The Bull’s management style was poles apart from Bill Ritchie’s: Barbara had to field three calls as she unwrapped her sandwich, then blew out her cheeks and slumped back, exasperated. Ignoring her protest, Donna leaned across and diverted the phone to Reserve, rolling her chair closer for a sneak view of Barbara’s computer. The screen was split between emails and Finch’s calendar, so Donna secretly nudged the space bar to prevent it from locking.
‘What does he think you live on? Air?’ she murmured, nodding at the closed interconnecting door.
‘He’s still out, charging all over the place,’ said Barbara, unfolding a paper napkin. ‘I saw him on TV from the City about two hours ago, then nothing. Everyone’s trying to
get hold of him. I’m only his bloody diary secretary, after all.’
Barbara Santer had been drafted in from the Yard’s small witness protection unit on the fourteenth floor three months earlier, upon the overnight departure of her predecessor. Her developed vetting status qualified her to work for Derek Finch, and she had endured sexual harassment almost from day one.
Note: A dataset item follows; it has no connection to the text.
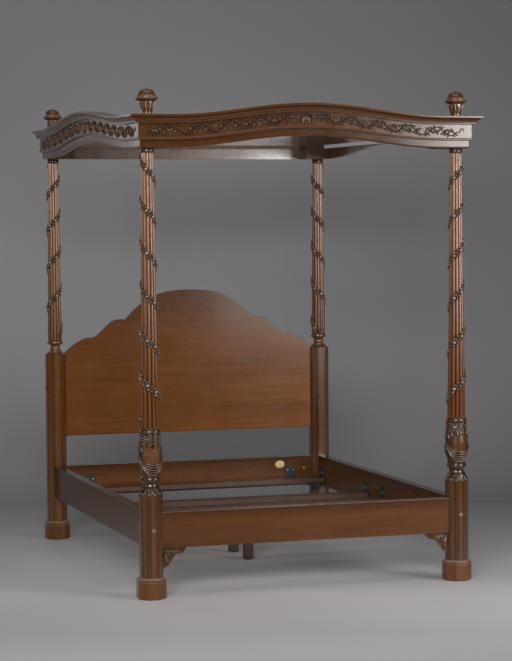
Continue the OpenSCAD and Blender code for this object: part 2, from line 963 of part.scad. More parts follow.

Having disclosed next to nothing about her private life, Barbara concluded he must have had access to her vetting papers, for he seemed to know everything about her situation, especially the fact that she was newly single and staying with her mother. Finch’s predatory conduct was a hot topic between the women, though Barbara always refused to take things further. ‘You think anyone’s going to believe me over the head of department?’ she had said early in their friendship. ‘Take it from me, people like him do whatever they want.’
‘Not these days.’
‘Donna, I got rid of one shagger for another. What’s new?’
For both women the past week had been frenetic, an administrative whirlwind of meetings, briefings and calls from Home Office, MI5, Northern Ireland Office, the Cabinet Secretary and the Commissioner. With no knowledge of the government machine’s impenetrable Who’s Who, Barbara had been ringing her more experienced friend every day for advice and support.
Donna wiped her mouth with the paper napkin and steered the conversation to work. ‘How’s he been since Victoria?’
‘Rubbish as ever. I blanked him again Friday afternoon when he asked me out for a drink and he’s practically ignored me ever since. It’s even worse now the pressure’s on and he’s tired.’ Barbara blew out her cheeks and nudged the computer screen. ‘He never gives me enough info to keep a proper calendar. If I schedule something he barges in and cancels it. Sometimes doesn’t even tell me. I’m blanking callers all the time because I never know where he is, whether he’s coming or going. This is the most shit manager I’ve ever worked for. And I’m so sorry about letting your boss down on…when was it?’